3D code data:
══════════════════════════════
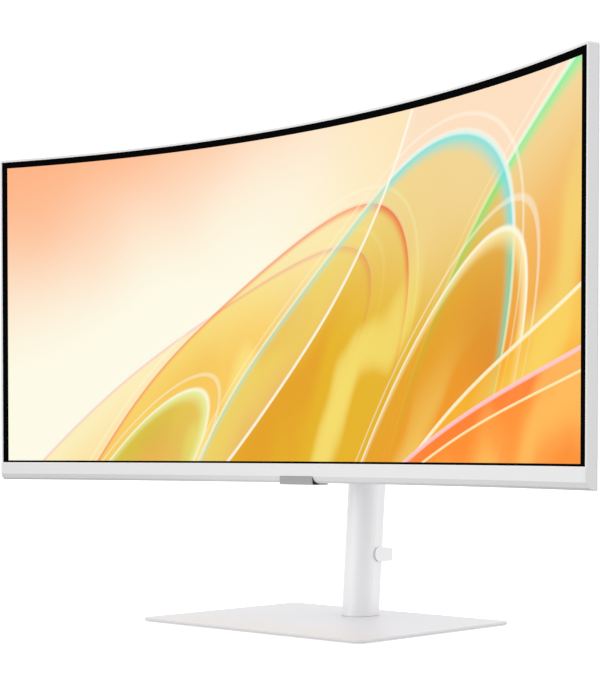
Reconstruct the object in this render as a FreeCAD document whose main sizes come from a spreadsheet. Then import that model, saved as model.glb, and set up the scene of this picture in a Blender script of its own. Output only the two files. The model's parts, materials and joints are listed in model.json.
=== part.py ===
"""Curved ultrawide computer monitor on a height-adjustable stand, as separate pieces.

Units are millimetres. The origin is the centre of the base on the desk plane: +X is the viewer's
right, the screen faces -Y and +Z is up. Head pieces are turned about the screen's vertical axis of
curvature, so their own Y is the distance from that axis and their own Z is zero at mid-screen.
"""
import FreeCAD, Part
import Sketcher
import math
import os

Vector = FreeCAD.Vector
Rotation = FreeCAD.Rotation
Placement = FreeCAD.Placement

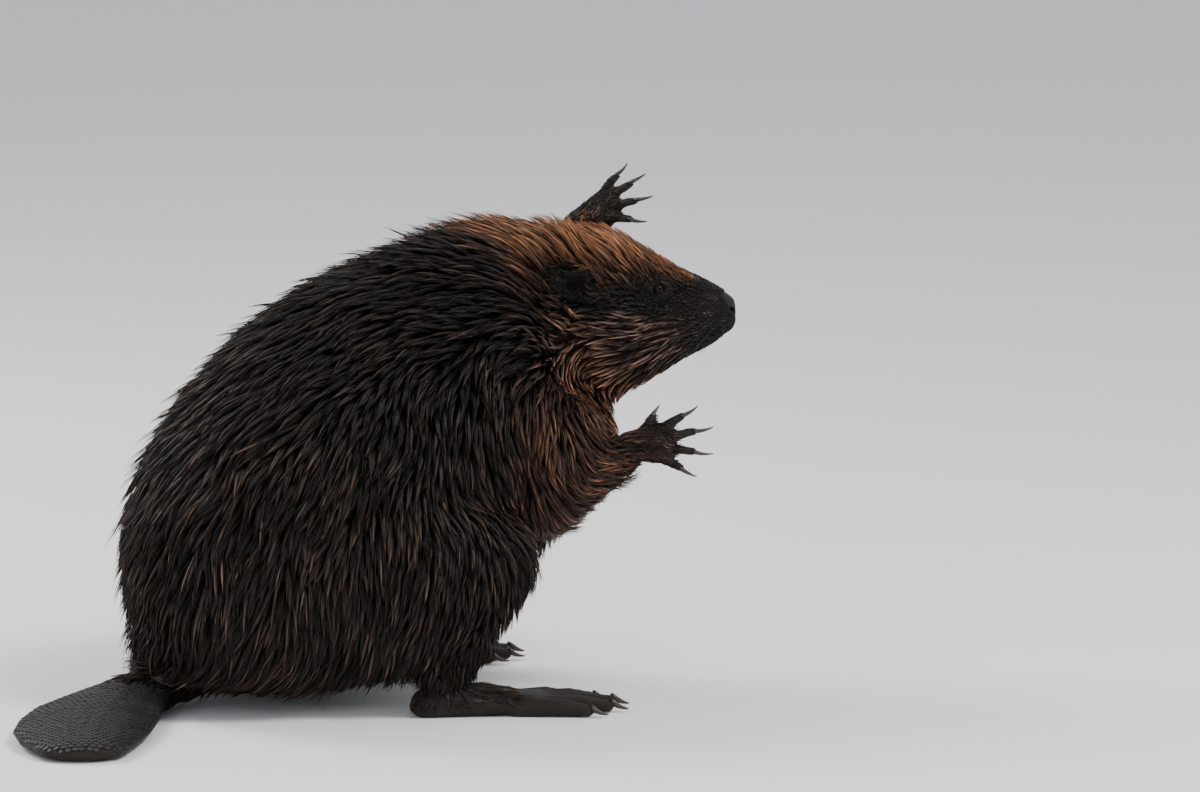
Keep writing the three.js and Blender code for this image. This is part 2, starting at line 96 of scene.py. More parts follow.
══════════════════════════════
Exercise: Every entry should be output exactly as written, please.

Solution:
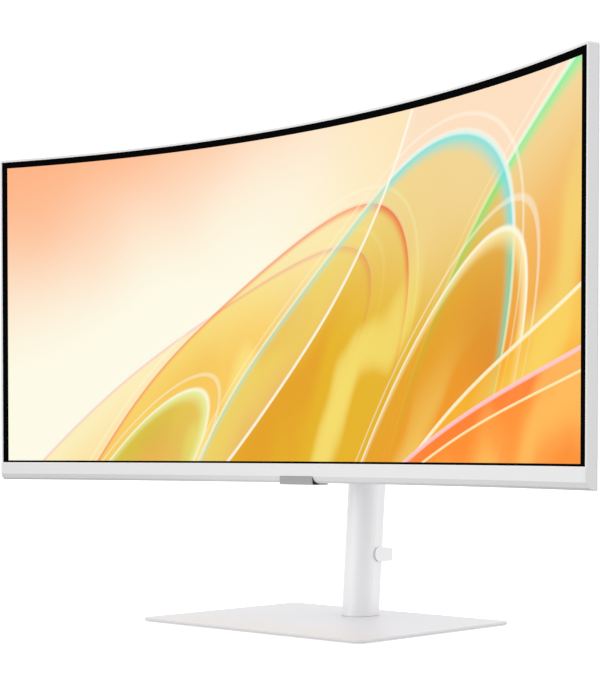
Reconstruct the object in this render as a FreeCAD document whose main sizes come from a spreadsheet. Then import that model, saved as model.glb, and set up the scene of this picture in a Blender script of its own. Output only the two files. The model's parts, materials and joints are listed in model.json.
=== part.py ===
"""Curved ultrawide computer monitor on a height-adjustable stand, as separate pieces.

Units are millimetres. The origin is the centre of the base on the desk plane: +X is the viewer's
right, the screen faces -Y and +Z is up. Head pieces are turned about the screen's vertical axis of
curvature, so their own Y is the distance from that axis and their own Z is zero at mid-screen.
"""
import FreeCAD, Part
import Sketcher
import math
import os

Vector = FreeCAD.Vector
Rotation = FreeCAD.Rotation
Placement = FreeCAD.Placement

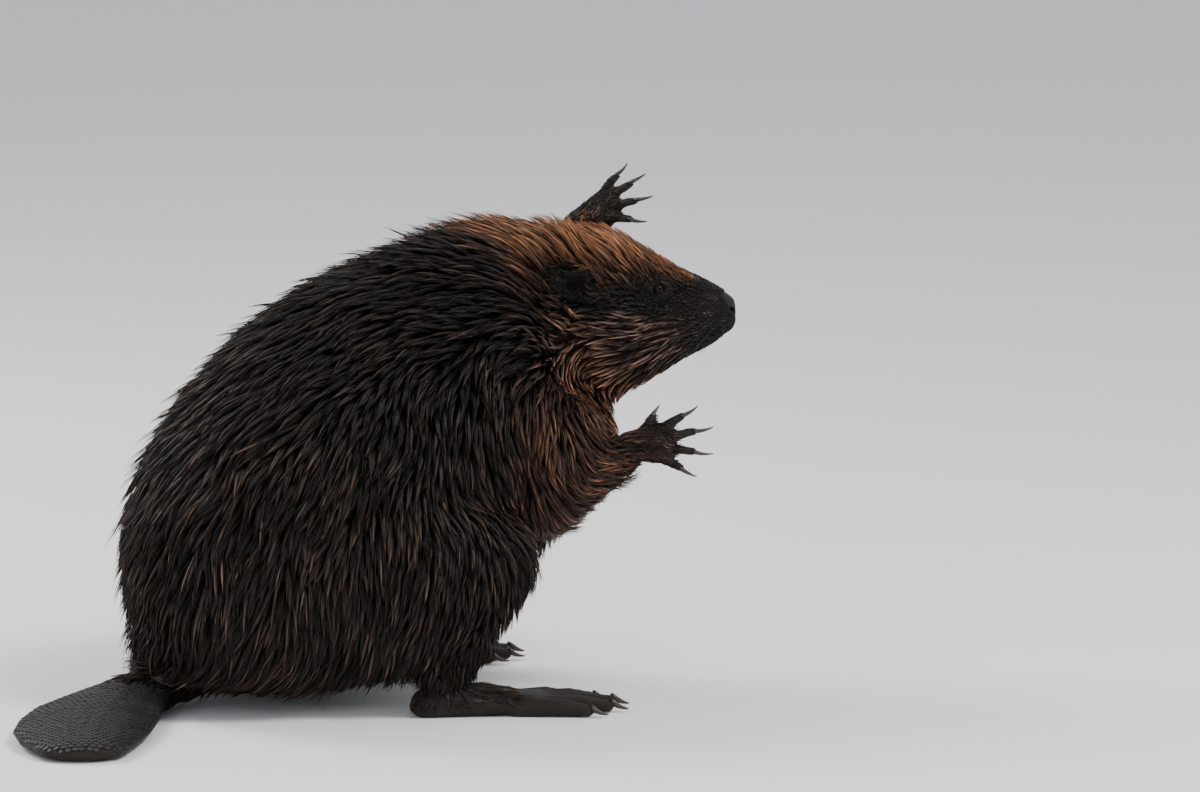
Keep writing the three.js and Blender code for this image. This is part 2, starting at line 96 of scene.py. More parts follow.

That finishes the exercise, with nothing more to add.